Specific numbers outperform vague language. “Home prices are up” versus “Home prices up 8.3% in Q1”, the specific number wins. Precision signals that you have real data, not generic filler content.
Questions slightly outperform statements for market content. “Is your neighborhood still appreciating?” versus “Your neighborhood is still appreciating”, the question format generates curiosity that drives opens. However, for listing announcements, statements perform better because the news value is already clear.
Shorter subject lines win on mobile. With over 60% of real estate email opens on mobile, subject lines under 40 characters display fully without truncation. Longer subject lines get cut off on small screens, losing whatever information was at the end, often the most specific and compelling part.
Personalization helps, but only when the data is clean. “{{first_name}}, check out this month’s market data” beats the non-personalized version by 10-15%, unless your database has blank first name fields or wrong names, in which case “Hey, check out…” actually hurts your open rate. Clean your data before enabling personalization.
Building a Testing Habit
The agents who get the most from A/B testing are not the ones who run one test, they are the ones who test every single campaign. Make it a rule: never send a campaign with only one subject line. It takes 60 seconds to write a second option, and the platform handles the rest.

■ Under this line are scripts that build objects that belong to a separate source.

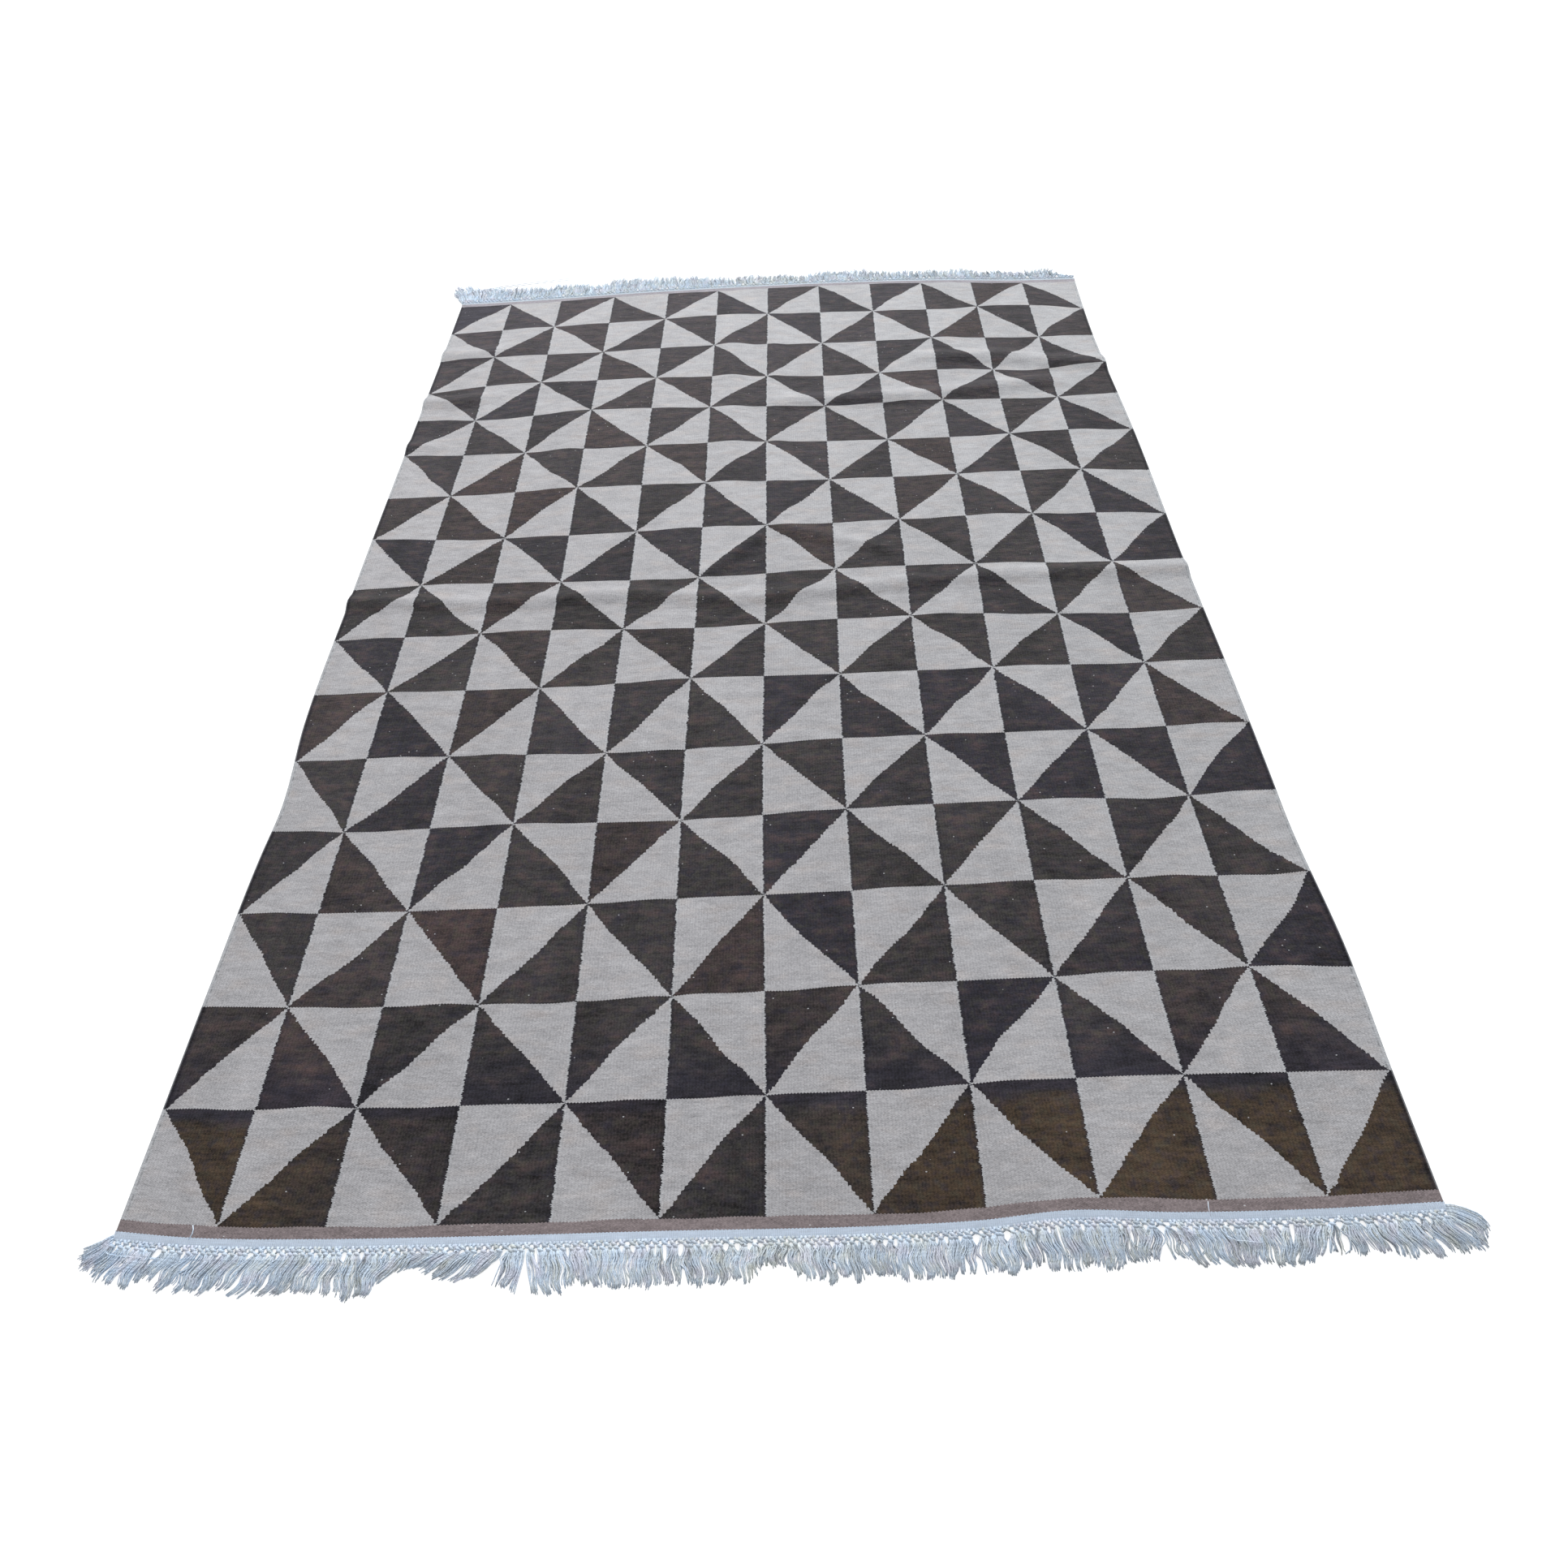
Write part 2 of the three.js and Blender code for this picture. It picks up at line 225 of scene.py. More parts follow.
def through(places, values, at):
    """A smooth line through values at their places."""
    places = np.asarray(places, float)
    values = np.asarray(values, float)
    slopes = np.gradient(values, places)
    at = np.clip(at, places[0], places[-1])
    row = np.clip(np.searchsorted(places, at) - 1, 0, len(places) - 2)
    gap = places[row + 1] - places[row]
    share = (at - places[row]) / gap
    rest = 1 - share
    start = values[row] * (1 + 2 * share) * rest**2 + slopes[row] * gap * share * rest**2
    end = values[row + 1] * (3 - 2 * share) * share**2 - slopes[row + 1] * gap * rest * share**2
    return start + end


def ease(share):
    """0 to 1 with soft ends."""
    share = np.clip(share, 0, 1)
    return share * share * (3 - 2 * share)


def side_at(side, y):
    """Place across of a selvedge's outer edge."""
    return through(SIDES_AT, SIDES[side], y)


def end_at(end, x):
    """Place along of the cloth's last weft."""
    return through(ENDS_AT, ENDS[end], x)


def lift(x, y):
    """How high the cloth's underside stands off the floor, in millimetres."""
    highest = np.zeros_like(x)
    for ripple in RIPPLES:
        course = np.array(ripple["course"], float)
        off = np.full_like(x, np.inf)
        for start, end in zip(course[:-1], course[1:]):
            run = end - start
            share = ((x - start[0]) * run[0] + (y - start[1]) * run[1]) / (run @ run)
            share = np.clip(share, 0, 1)
            off = np.minimum(off, np.hypot(x - start[0] - run[0] * share, y - start[1] - run[1] * share))
        to_start = np.hypot(x - course[0][0], y - course[0][1])
        to_finish = np.hypot(x - course[-1][0], y - course[-1][1])
        rise = ripple["height"] * (0.5 + 0.5 * np.cos(np.pi * np.clip(off / ripple["half"], 0, 1)))
        highest = np.maximum(highest, rise * ease(np.minimum(to_start, to_finish) / ripple["fade"]))
    swell_across = np.sin(x / SWELL["across"] + SWELL["bend"] * np.sin(y / SWELL["bend_along"]))
    swell_along = np.sin(y / SWELL["along"] + np.sin(x / SWELL["bend_across"]))
    return highest + SWELL["height"] * (1 + 0.5 * (swell_across + swell_along))


def warp_line(line, y):
    """Place across of a pattern line between two columns."""
    if line == 0:
        return side_at("left", y) + PATTERN_MARGIN
    if line == COLUMNS:
        return side_at("right", y) - PATTERN_MARGIN
    return through(WARP_LINES_AT, WARP_LINES[line], y)


def weft_line(line, column, x):
    """Place along of a pattern line between two rows, at a place across in columns and in millimetres."""
    if line == 0:
        return end_at("near", x) + STRIPE
    if line == ROWS:
        return end_at("far", x) - STRIPE
    marks = []
    for warp, along in zip(WEFT_LINES_AT, WEFT_LINES[line]):
        across = warp_line(warp, np.array([float(along)]))
        raised = lift(across, np.array([float(along)]))[0]
        marks.append(along - raised * (along - CAMERA["y"]) / CAMERA["z"])
    return through(WEFT_LINES_AT, marks, column)


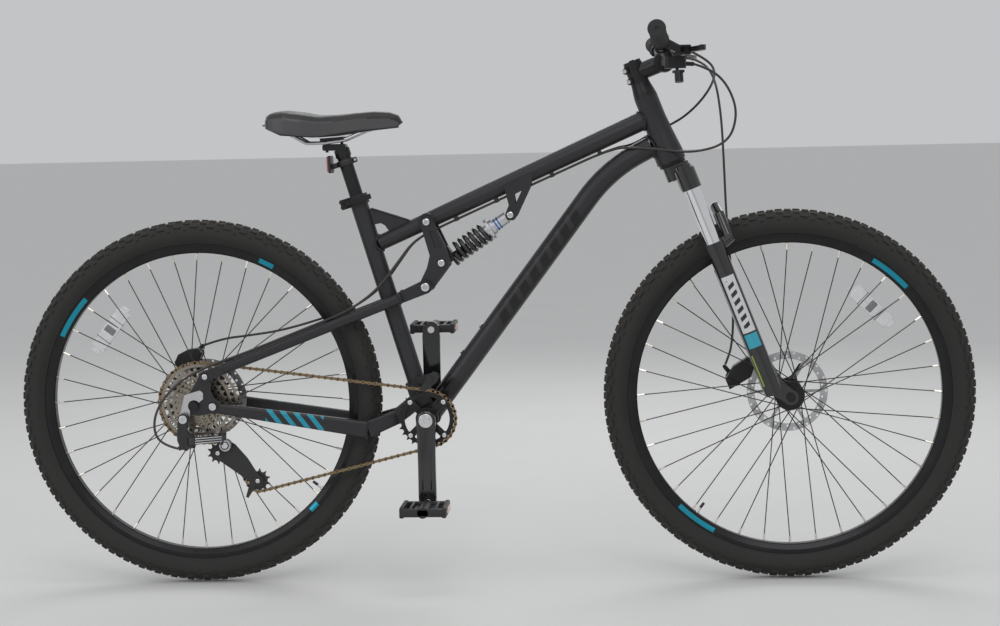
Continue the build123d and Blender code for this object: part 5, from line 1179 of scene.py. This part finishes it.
# from the tail to the nose: half width, top and lower edge at each X
widthLine = [(-0.4375, 0.030), (-0.430, 0.056), (-0.414, 0.068), (-0.392, 0.0725),
             (-0.360, 0.068), (-0.330, 0.0515), (-0.300, 0.0350), (-0.260, 0.0255),
             (-0.215, 0.0200), (-0.182, 0.0170), (-0.171, 0.0125), (-0.1665, 0.001)]
heightLine = [(-0.4375, 0.9175), (-0.430, 0.936), (-0.414, 0.9405), (-0.392, 0.9425),
              (-0.360, 0.9385), (-0.327, 0.932), (-0.290, 0.9325), (-0.260, 0.935),
              (-0.221, 0.9375), (-0.190, 0.9350), (-0.174, 0.9290), (-0.1665, 0.9145)]
skirtLine = [(-0.4375, 0.9165), (-0.425, 0.903), (-0.400, 0.8955), (-0.360, 0.8905), (-0.331, 0.8885),
             (-0.300, 0.8925), (-0.260, 0.8985), (-0.215, 0.9020), (-0.180, 0.9045), (-0.1665, 0.9135)]


def lineValue(line, x):
    for (firstX, firstValue), (lastX, lastValue) in zip(line, line[1:]):
        if x <= lastX:
            share = max(0.0, (x - firstX) / (lastX - firstX))
            return firstValue + (lastValue - firstValue) * share
    return line[-1][1]


bm = bmesh.new()
bmesh.ops.create_grid(bm, x_segments=72, y_segments=48, size=0.5)
for vert in bm.verts:
    share = vert.co.x + 0.5
    share = 0.5 - 0.5 * cos(pi * share)
    around = vert.co.y * 2
    x = saddle["rear"] + (saddle["nose"] - saddle["rear"]) * share
    wide = lineValue(widthLine, x)
    top = lineValue(heightLine, x)
    low = lineValue(skirtLine, x)
    # across the top, over a rounded shoulder and down the skirt
    angle = abs(around)
    side = 1 if around >= 0 else -1
    flat = min(angle / 0.55, 1.0)
    drop = max(0.0, (angle - 0.55) / 0.45)
    shoulder = sin(flat * pi / 2)
    y = wide * (0.90 * shoulder + 0.10 * min(1.0, drop * 3))
    crown = 0.0085 * (1 - cos(flat * pi / 2)) * min(1.0, wide / 0.045)
    z = top - crown - (top - crown - low) * (drop ** 1.35)
    fade = max(0.0, min(1.0, (share - 0.12) * 6, (0.86 - share) * 6))
    groove = 0.0022 * max(0.0, 1 - (y / 0.007) ** 2) * fade
    panel = 0.0010 * max(0.0, 1 - abs(angle - 0.60) / 0.03)
    vert.co = Vector((x, side * (y - panel), z - groove))
for face in bm.faces:
    middle = face.calc_center_median()
    top = lineValue(heightLine, middle.x)
    if middle.x < -0.425:
        face.material_index = 2
    elif middle.z < top - 0.0135:
        face.material_index = 1
bmesh.ops.smooth_vert(bm, verts=bm.verts, factor=0.35, use_axis_x=True, use_axis_y=True, use_axis_z=True)
bmesh.ops.recalc_face_normals(bm, faces=bm.faces)
if sum(face.normal.z * face.calc_area() for face in bm.faces) < 0:
    bmesh.ops.reverse_faces(bm, faces=bm.faces)
saddlePiece = newPiece("saddleCover", bm, "seat", ["saddleSkin", "saddlePanel", "glossBlack"],
                       ["saddle_cover"], sharp=60)
shell = saddlePiece.modifiers.new("shell", "SOLIDIFY")
shell.thickness = 0.0030
shell.offset = -1
smooth = saddlePiece.modifiers.new("smooth", "SUBSURF")
smooth.levels = 1
smooth.render_levels = 1
print("saddle done")

# Derailleur: ribbed parallelogram, drum at the cage pivot and pulley bolts
linkStart = Vector((-0.590, -0.086, 0.298))
linkEnd = Vector((-0.535, -0.054, 0.298))
bm = bmesh.new()
linkWay = linkEnd - linkStart
linkTurn = turned(linkWay, up)
linkSide = linkWay.cross(up).normalized()
if linkSide.y > 0:
    linkSide.negate()
for pin in (linkStart, linkEnd):
    addCylinder(bm, pin - up * 0.0070, pin + up * 0.0070, 0.0078, segments=28)
    for rise in (-1, 1):
        addCylinder(bm, pin + up * rise * 0.0066, pin + up * rise * 0.0074, 0.0040, segments=20, paint=1)
middle = (linkStart + linkEnd) / 2
addBlock(bm, middle, (0.0142, 0.0130, linkWay.length), linkTurn, 0.0022, 3)
for rise in (-0.0046, 0.0, 0.0046):
    addBlock(bm, middle + linkSide * 0.0069 + up * rise, (0.0022, 0.0022, linkWay.length - 0.008), linkTurn,
             0.0006, paint=1)
newPiece("derailleurParallelogram", bm, "mech_link", ["glossBlack", "silverAlloy"],
         ["derailleur_link"], merge=0)

bm = bmesh.new()
cagePivot = Vector((-0.530, 0, 0.284))
for index in range(4):
    addSpun(bm, [(0.0085, 0), (0.0122 - 0.0006 * index, 0), (0.0122 - 0.0006 * index, 0.0011),
                 (0.0085, 0.0011)],
            cagePivot + left * (-0.0535 - 0.0021 * index), left * -1, Vector((1, 0, 0)), 40)
hexHead(bm, cagePivot - left * 0.0600, left * -1, 0.0062, 0.0016, 1)
newPiece("derailleurDrum", bm, "mech_body", ["silverAlloy", "brightBolt"], merge=0)

bm = bmesh.new()
for pulley in (upperPulley, lowerPulley):
    hexHead(bm, Vector((pulley.x, -0.0460, pulley.z)), left * -1, 0.0042, 0.0016)
newPiece("pulleyBolts", bm, "mech_cage", "brightBolt", merge=0)

bm = bmesh.new()
hexHead(bm, Vector((-0.6049, -0.0925, 0.3414)), left * -1, 0.0082, 0.0022)
newPiece("hangerBolt", bm, "mech_knuckle", "brightBolt", merge=0)

# Reflector behind the saddle, on its clamp band
bm = bmesh.new()
clampMiddle = seatPoint(-0.084)
addSpun(bm, [(0.01365, -0.0055), (0.0165, -0.0055), (0.0168, -0.004), (0.0168, 0.004), (0.0165, 0.0055),
             (0.01365, 0.0055)],
        clampMiddle, seatDown, left, 40)
addBlock(bm, seatPoint(-0.084, 0.0245), (0.0150, 0.0090, 0.0105), turned(seatDown, seatBack), 0.0015)
addBlock(bm, seatPoint(-0.084, -0.0190), (0.0085, 0.0085, 0.0105), turned(seatDown, seatBack), 0.0012)
addCylinder(bm, seatPoint(-0.084, -0.0200, -0.0070), seatPoint(-0.084, -0.0200, 0.0070), 0.0026,
            segments=12, paint=1)
addBlock(bm, Vector((-0.3112, 0, 0.8344)), (0.0046, 0.0510, 0.0345), Matrix.Rotation(radians(-3), 4, "Y"),
         0.0016, 3)
addBlock(bm, Vector((-0.3142, 0, 0.8344)), (0.0044, 0.0465, 0.0305), Matrix.Rotation(radians(-3), 4, "Y"),
         0.0014, 3, paint=2)
newPiece("seatReflector", bm, "seat", ["blackPlastic", "brightBolt", "redLens"],
         ["rear_reflector"], merge=0)

# Floor, light and camera
stageSet = {"sky": 0.62, "key": 34, "fill": 16, "rim": 26, "top": 12}
floorMaterial = bpy.data.materials.new("paleFloor")
floorMaterial.use_nodes = True
floorTree = floorMaterial.node_tree
floorShader = floorTree.nodes["Principled BSDF"]
floorCoordinates = floorTree.nodes.new("ShaderNodeTexCoord").outputs["Object"]
floorTone = mixColor(floorTree, noiseOutput(floorTree, floorCoordinates, 3.0), (0.70, 0.70, 0.69, 1),
                     (0.74, 0.74, 0.73, 1))
floorTree.links.new(floorTone, floorShader.inputs["Base Color"])
floorShader.inputs["Roughness"].default_value = 0.75
bm = bmesh.new()
bmesh.ops.create_grid(bm, x_segments=2, y_segments=2, size=150)
floorMesh = bpy.data.meshes.new("floor")
bm.to_mesh(floorMesh)
bm.free()
floorMesh.materials.append(floorMaterial)
floor = bpy.data.objects.new("floor", floorMesh)
bpy.context.scene.collection.objects.link(floor)

world = bpy.data.worlds.new("softSky")
bpy.context.scene.world = world
world.use_nodes = True
world.node_tree.nodes["Background"].inputs["Color"].default_value = (0.88, 0.89, 0.91, 1)
world.node_tree.nodes["Background"].inputs["Strength"].default_value = stageSet["sky"]
for name, place, target, size, power in (
    ("keyLight", (0.6, -3.4, 3.2), (0, 0, 0.5), (2.6, 1.8), stageSet["key"]),
    ("fillLight", (-2.8, -2.6, 1.8), (0, 0, 0.5), (2.0, 2.0), stageSet["fill"]),
    ("rimLight", (0.4, 2.8, 2.6), (0, 0, 0.6), (2.8, 1.2), stageSet["rim"]),
    ("topLight", (0.0, -0.4, 3.4), (0, 0, 0.5), (3.0, 1.2), stageSet["top"]),
):
    lightData = bpy.data.lights.new(name, "AREA")
    lightData.shape = "RECTANGLE"
    lightData.size, lightData.size_y = size
    lightData.energy = power
    lightObject = bpy.data.objects.new(name, lightData)
    lightObject.location = place
    lightObject.rotation_euler = (Vector(target) - Vector(place)).to_track_quat("-Z", "Y").to_euler()
    bpy.context.scene.collection.objects.link(lightObject)

view = {"place": (0.292, -4.051, 0.885), "yaw": 3.87, "pitch": -4.94, "roll": -1.23, "lens": 74.05}
yaw, pitch, roll = (radians(view[key]) for key in ("yaw", "pitch", "roll"))
look = Vector((-sin(yaw) * cos(pitch), cos(yaw) * cos(pitch), sin(pitch)))
right = Vector((cos(yaw), sin(yaw), 0))
above = right.cross(look)
rightRolled = right * cos(roll) + above * sin(roll)
aboveRolled = above * cos(roll) - right * sin(roll)
cameraData = bpy.data.cameras.new("camera")
cameraData.lens = view["lens"]
cameraData.sensor_width = 36
cameraData.sensor_fit = "HORIZONTAL"
cameraData.clip_end = 100
camera = bpy.data.objects.new("camera", cameraData)
camera.matrix_world = Matrix.Translation(view["place"]) @ Matrix((rightRolled, aboveRolled,
    -look)).transposed().to_4x4()
bpy.context.scene.collection.objects.link(camera)
bpy.context.scene.camera = camera
bpy.context.scene.view_settings.view_transform = "Standard"
print("stage ready")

Keep a simple log of your test results. After 10-15 campaigns, you will have a clear playbook of what works for your specific audience: their preferred subject line style, their optimal send time, their responsiveness to personalization. This data is unique to your database and more valuable than any generic best-practice guide, because it reflects how your actual contacts behave.
The difference between an agent who tests and one who does not compounds over time. Across 24 campaigns per year, even a 5% improvement per campaign means your emails are getting opened by hundreds more people annually. Those extra opens translate to extra clicks, extra conversations, and ultimately extra transactions, all from spending 60 extra seconds per campaign writing a second subject line.